The landslide reelection of Narendra Modi’s Hindu nationalist Bharatiya Janata Party (BJP) is dreadful news for religious minorities in the India.
This is particularly true of the country’s 200 million Muslims (the most of any non-Muslim majority country) and 28 million Christians, especially those in ethnic minority areas. But you would not know that from Scott Morrison’s reaction.
“Congratulations @narendramodi on your historic re-election as Prime Minister of India. Australia and India enjoy a strong, vibrant and strategic partnership, and our India Economic Strategy will take our ties to a new level. I look forward to meeting again soon,” Morrison gushed on Twitter.
Turning a blind eye
What Morrison ignores is that the Modi administration is one of a string of religious-nationalist governments across the region — from Pakistan to Sri Lanka, Bangladesh, Myanmar, Thailand, Indonesia and the Philippines — that persecutes religious minorities. This is also true of China where religion is now a clear target of the officially atheist Communist Party which has locked up at least 1 million ethnic Uyghur Muslims (and perhaps even double that number) in gulags in their home state of Xinjiang that Beijing calls “re-education camps”.

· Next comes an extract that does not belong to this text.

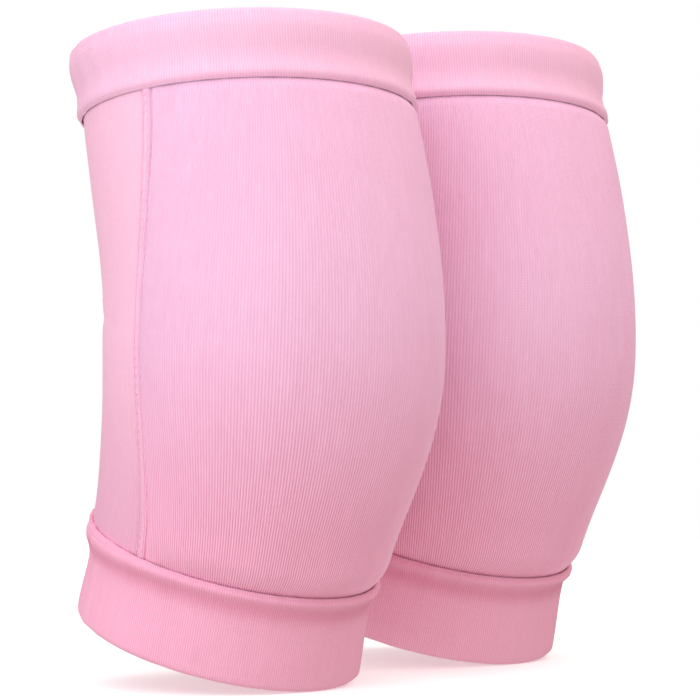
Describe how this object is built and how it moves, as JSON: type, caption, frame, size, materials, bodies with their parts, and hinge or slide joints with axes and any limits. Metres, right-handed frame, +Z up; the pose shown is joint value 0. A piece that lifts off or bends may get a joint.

Yet the Australian government remains mum on this extremely troubling regional trend, where people are being arrested and murdered, and places of worship are being desecrated and destroyed.
Indeed, no Australian government has spoken out about it. There has been no inclination to publicly recognise and discuss the trend, much less make any real efforts to deal with it. The only discernible strategy from Canberra, based on the evidence, is to ignore increasingly regular state-sponsored or sanctioned violence, violations of religious freedom and other human rights abuses.
Ironically, the Morrison government has vowed to put a religious freedom bill before the parliament. It is worth questioning just why this is needed when freedom of religion is enshrined in the constitution. Federal anti-discrimination laws and various human rights acts exist across all Australia’s states and territories. But apparently Australia is not interested in speaking up for the hundreds of millions of people in our neighbouring countries under very real threat of physical religious persecution — far too often ending in death or serious injury.
The conversation about human rights is barely given lip service in the apparently mighty free trade agreements that have been the singular focus of the department of trade and its ministers Andrew Robb, Steve Ciobo and the recently reappointed Simon Birmingham.
The reality is most of these deals have been marginal and are misnamed as “free”. To get them signed Australia must hand concessions to protectionist countries in return for lesser benefits. Increasingly these deals are being broadened to include strategic goals, such as more recent ones with Singapore, Vietnam and Indonesia.
The term economic diplomacy, which has no room for human rights, has driven Australia’ foreign policy since 2013. Yet it is arguably oxymoronic as economic and diplomatic goals often diverge; look no further than Australia’s increasingly tortured relationship with China. It is a term pinched by Julie Bishop and Tony Abbott from Hillary Clinton. Heaven forfend that Canberra could be found guilty of original thought.
Australia has a fast growing trade relationship with India in terms of trade (number seven for two-way trade, number four for exports), immigration (India pushed China from the top spot some years back), students (number two behind China) and an ever-growing numbers of tourists.
Counting the cost
Australia is working towards a long desired trade and security deal with India. Unsurprisingly, it is proving extremely difficult to finalise, given India’s protectionist economy.
When DFAT’s India Economic Strategy to 2035 landed with a thump on former foreign minister Julie Bishop’s desk in April 2018, there was barely a mention of the serious risks of trading with and investing in India. The report is pretty much upside, with a half-arsed warning here or there. There is one page devoted to India’s notorious, systemic corruption, but no mention of religious persecution. Of course, such things don’t affect business, do they? As far as they’re concerned, worries that India’s liberal democratic and secular character are “under strain” are “exaggerated … at this time.”
The report concedes that “anything which materially weakens India’s democratic credentials or its commitment to a secular liberal society would not only be a tragedy for India but also call into question the very basis of our strategic partnership”.
A year later, can DFAT still say that fears are exaggerated? Modi’s victory and escalating nationalism is, as it was then, the “anything” weakening India’s democratic credentials.
The question should now be: is it worth it? At what point do we stand up, show some leadership to our developing world neighbours and explain that becoming a wealthy and successful nation is as much about freedom from persecution as it is about the bottom line?
But one still gets the feeling that the answer from the Morrison cabinet room will be a resounding “how good is India!”